9/1 シュヴァルの理想宮

妻のたってのリクエストでシュヴァルの理想宮(Palais idéal du facteur Cheval)へ。フラ語教室の知り合いから車がないと行けないと言われていたが、電車とバスで行けた。但し、本数は非常に限られているので事前に調べていく必要がある。

着いてみると周りは小さな村で、キャンプ場がある他は特に何もない普通の田舎のようだ。ここのことは何かのガイドブックか漫画で読んだだけで大して何も知らなかったのだが、巷で「アウトサイダーアート」と呼ばれていることには違和感があった。高等教育機関でプロフェッショナルな訓練を受けていないものが作った特筆すべき作品、というならそうかもしれないが、それはいかにも「上から目線」的ではないだろうか。たとえば私が食通を唸らせる料理を作ったとしたら(いやまずありえないだろうが)「アウトサイダー料理」として差別されるのだろうか。だとしたら私は心を込めて業界を「インサイダーアート」と呼びたい。いやはや、ぴったりの揶揄ではないだろうか。私としては枠組み云々を気にする人たちよりも、彼のほうが人類史的な広いパースペクティブを持った本当の意味での芸術家ではないかと思う。実際、これは一人の男が自分が得られる資料から勉強して作った人類史的な宮殿の美術館である。こうした類のものが他にあるか私は知らないが、たとえばオトレの世界博物館もこうしたものの一種だろう。思い立ったが吉日、強い意志のもとに行動を始めた人間が強いだけである。

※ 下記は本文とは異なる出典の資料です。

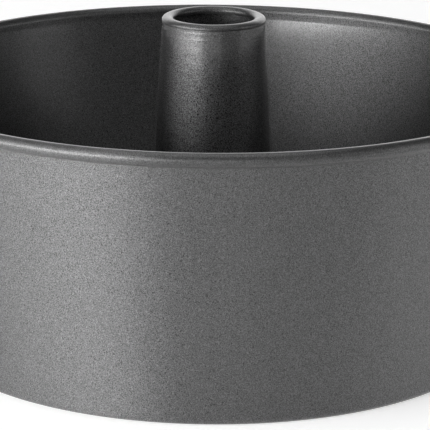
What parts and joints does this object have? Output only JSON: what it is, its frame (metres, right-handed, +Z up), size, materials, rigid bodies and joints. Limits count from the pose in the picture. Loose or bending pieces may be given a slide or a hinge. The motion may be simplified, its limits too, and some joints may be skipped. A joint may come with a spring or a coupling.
{
  "type": "angel food cake pan",
  "caption": "Round, deep cake pan with leaning walls and a wire-rolled rim; its loose base carries a tapered chimney tube that stands above the rim.",
  "frame": {"origin": "on the pan's axis, at the surface that its foot stands on", "axes": "+Z up along the pan's axis; the pan is round, so +X and +Y are two free directions across it"},
  "size_m": [0.265, 0.265, 0.1295],
  "materials": {
    "coated_steel": "satin metallic grey release coat with a fine fleck",
    "bright_wire": "drawn steel wire, as drawn"
  },
  "bodies": {
    "ring": {"outer_ring": "coated_steel", "rim_wire": "bright_wire"},
    "base": {"base_plate": "coated_steel", "centre_tube": "coated_steel"}
  },
  "joints": [
    {"name": "base_lift", "type": "slide", "parent": "ring", "child": "base", "axis": [0, 0, 1], "range_m": [0, 0.125]}
  ]
}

室内(宮殿内、と呼ぶべきか)に彫られたとてもセンシティブで暗い銘文、ポエムから受ける人格の印象とは逆に(というよりむしろ、そうであるがゆえに)、室外の各所に彫られた彫刻やオブジェにいちいち説明文が添えられていることが微笑ましい。あくまでもこれは理解してもらうために作ったということが伺える。死者の人格など知ることはできないしそれを問うこと自体何の意味も為さないかもしれないが、この建物の各所を訪問していると、この男が随所で語りかけてくるのである。ここではこれを見ろ、これはこういう意図だ、と丁寧に案内してくれる。ある種おじさんの身の上話を聞いているような感覚である。「言っていることはわかるが」というやつである。しかし単に手慰み、妄想の類でこれを作ってしまったというには各所に知的関係が読み取れる。理想宮(Palais Idéal)とはよく言ったもので、これは歴代の「宮殿」の博物館を内包した宮殿、宮殿の宮殿なのだろう。ミュゼオロジーの点でも興味深い。

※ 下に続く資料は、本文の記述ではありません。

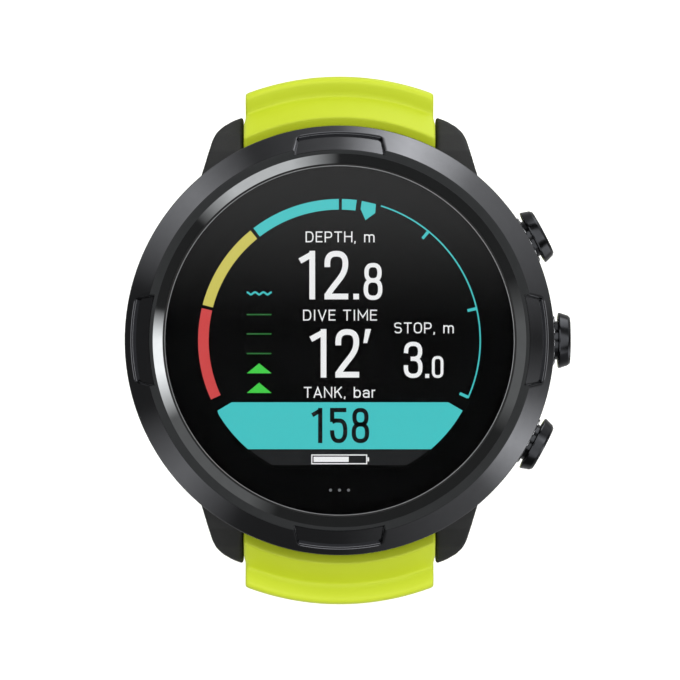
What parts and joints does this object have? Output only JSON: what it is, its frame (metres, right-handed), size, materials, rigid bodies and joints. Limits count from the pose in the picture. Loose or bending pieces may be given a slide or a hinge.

付属している小さなミュゼには建設計画の下絵、完成までの経緯、それにそこを訪れた著名人の写真や作品なども飾ってあって、興味深いのはダダイズム宣言を書いたアンドレ・ブルトンがここを何回も訪れていることである。他にもピカソやマックス・エルンストも訪れているようだが、ブルトンはアメリカでのダダイズム展のパンフレットにシュヴァルの名を載せているほどである。それはダダイズムが下火になった30年代後半以降の話だし、その頃にはシュヴァルもとっくに死んでいるから、シュヴァルがダダイストを名乗ったわけではもちろんないが、ブルトンの理解には助けになるような気はする。今そこまで調べる資料も余裕はないが。

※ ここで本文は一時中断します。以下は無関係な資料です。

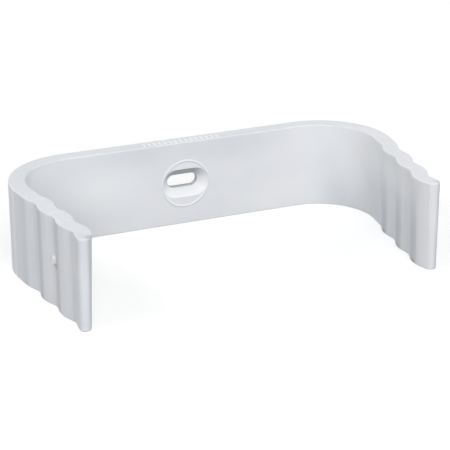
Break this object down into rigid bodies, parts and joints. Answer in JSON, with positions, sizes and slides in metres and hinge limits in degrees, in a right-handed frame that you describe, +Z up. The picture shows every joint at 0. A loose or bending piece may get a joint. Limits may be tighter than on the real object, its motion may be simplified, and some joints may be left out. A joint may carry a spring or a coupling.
{
  "type": "downspout band",
  "caption": "U-shaped moulded plastic strap with fluted springy legs that snaps round a rectangular downspout and is screwed to the wall through a countersunk slot.",
  "frame": {"origin": "middle of the screw slot, on the flat face that lies on the wall, at half the band's height", "axes": "+X along the back, +Y into the wall, +Z up; the legs reach towards -Y and the band stands on its lower rim"},
  "size_m": [0.0914, 0.0505, 0.0206],
  "materials": {
    "pvc": "smooth white PVC as it comes from the mould, with a low sheen"
  },
  "bodies": {
    "root": {"downspout_band": "pvc"}
  },
  "joints": []
}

解説を読み込めばまた印象も変わるのだろうが、とりあえずこれを一人で拵えてしまう熱意みたいなものを注入された。

夜、リヨンに帰ってフラ語の先生に教えてもらったレストランに行こうとするが、半月遅れのバカンス中であった。近くのはやってそうなブションに入って、偶々そこも美味しかったが、内臓料理の臭さには少し疲れてしまった。